Pertanyaannya: Apakah Candi Cetho dan Candi Sukuh merupakan hasil karya yang dipengaruhi oleh Budaya Maya? Tentu sulit menjawabnya. Ada pendapat yang mengatakan demikian, seperti yang diungkap oleh Yayasan Turangga Seta. Bahkan, Turangga Seta juga menghubung-hubungkan arca-arca di Candi Cetho dan Candi Sukuh, dengan patung-patung/ arca hasil kebudayaan Sumeria yang konon merupakan kebudayaan tertua dunia! Namun, para arkeolog lebih meyakini bahwa, melihat struktur bangunannya yang mirip punden berundak, Candi Cetho dan Candi Sukuh merupakan warisan masa Majapahit Akhir.. Peninggalan abad 14-15 Masehi. Warisan asli leluhur Nusantara.
Teras VIII-XII
Teras I sampai dengan VII, kompleks Candi Cetho sudah diulas dalam artikel ”Menikmati Kabut Senja dan Garudeya Di Candi Cetho”. Di teras VIII sampai Teras XII, wujud asli dari teras-teras Candi Cheto sudah tidak nampak. Di tiap teras, terdapat Gapura Paduraksa. Saat ini di tiap teras berdiri pendopo/ cungkup yang merupakan bangunan baru. Digunakan untuk kegiatan ritual maupun tempat meletakkan arca-arca. Di teras IX dan X masing-masing terdapat 2 pendopo. Berangka kayu, beratap genteng. Di Teras XI dan XII masing-masing terdapat 6 bangunan (bilik) dari kerangka kayu dengan atap ijuk.

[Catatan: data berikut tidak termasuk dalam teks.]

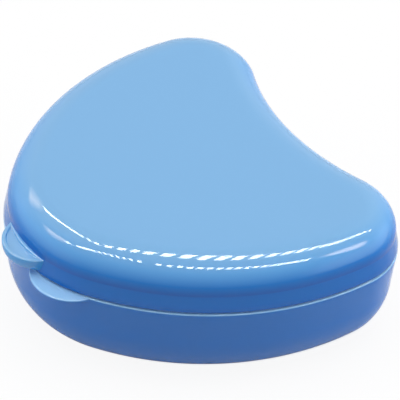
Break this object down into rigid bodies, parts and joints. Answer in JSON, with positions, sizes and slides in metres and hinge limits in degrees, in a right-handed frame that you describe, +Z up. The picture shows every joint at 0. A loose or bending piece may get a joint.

Di bilik-bilik beratap ijuk ini, di dalamnya diletakkan arca. Ada arca yang disebut sebagai Arca Sabdo Palon dan Naya Genggong. Kedua nama ini dikenal sebagai abdi dalem Prabu Brawijaya V, raja terakhir Majapahit. Kemudian di bilik yang lain terdapat arca Phallus (Lingga/ kelamin laki-laki) simbol dari Betara Siwa. Di bilik yang lain dijumpai juga arca Eyang Brawijaya V. Itulah sebabnya, Raja Brawijaya atau Bhre Kertabumi dipercaya Moksa di Lereng Lawu ini
Selain bilik, sda sebuah bangunan berangka kayu di sekitar bilik-bilik itu yang digunakan untuk menyimpan beberapa kekunaan tinggalan dari Empu Supa (Empu Supagati). Empu ini tersohor sebagai pembuat Keris dan Tombak dari Kadipaten Blambangan, jaman Majapahit. Hasil karya Empu Supa mempunyai ciri: Besinya hitam padat, keras dan seperti ”berurat”. Bilah kerisnya ramping, tapi berkesan galak dan berwibawa. Pamornya biasanya adalah ”wus wutah”
Candi Induk
Candi Cetho, sebagai candi induk terletak di Teras XIII. Merupakan kawasan Mandala Utama atau areal paling utama. Tempatnya paling tinggi. Hal ini menunjukkan keyakinan dari pembuatnya bahwa dewa-dewa dan roh leluhur tidak bersemayam di langit, tapi bersemayam di puncak-puncak gunung. Gunung merupakan sumber energi yang luar biasa bagi para penganut Millenarisme.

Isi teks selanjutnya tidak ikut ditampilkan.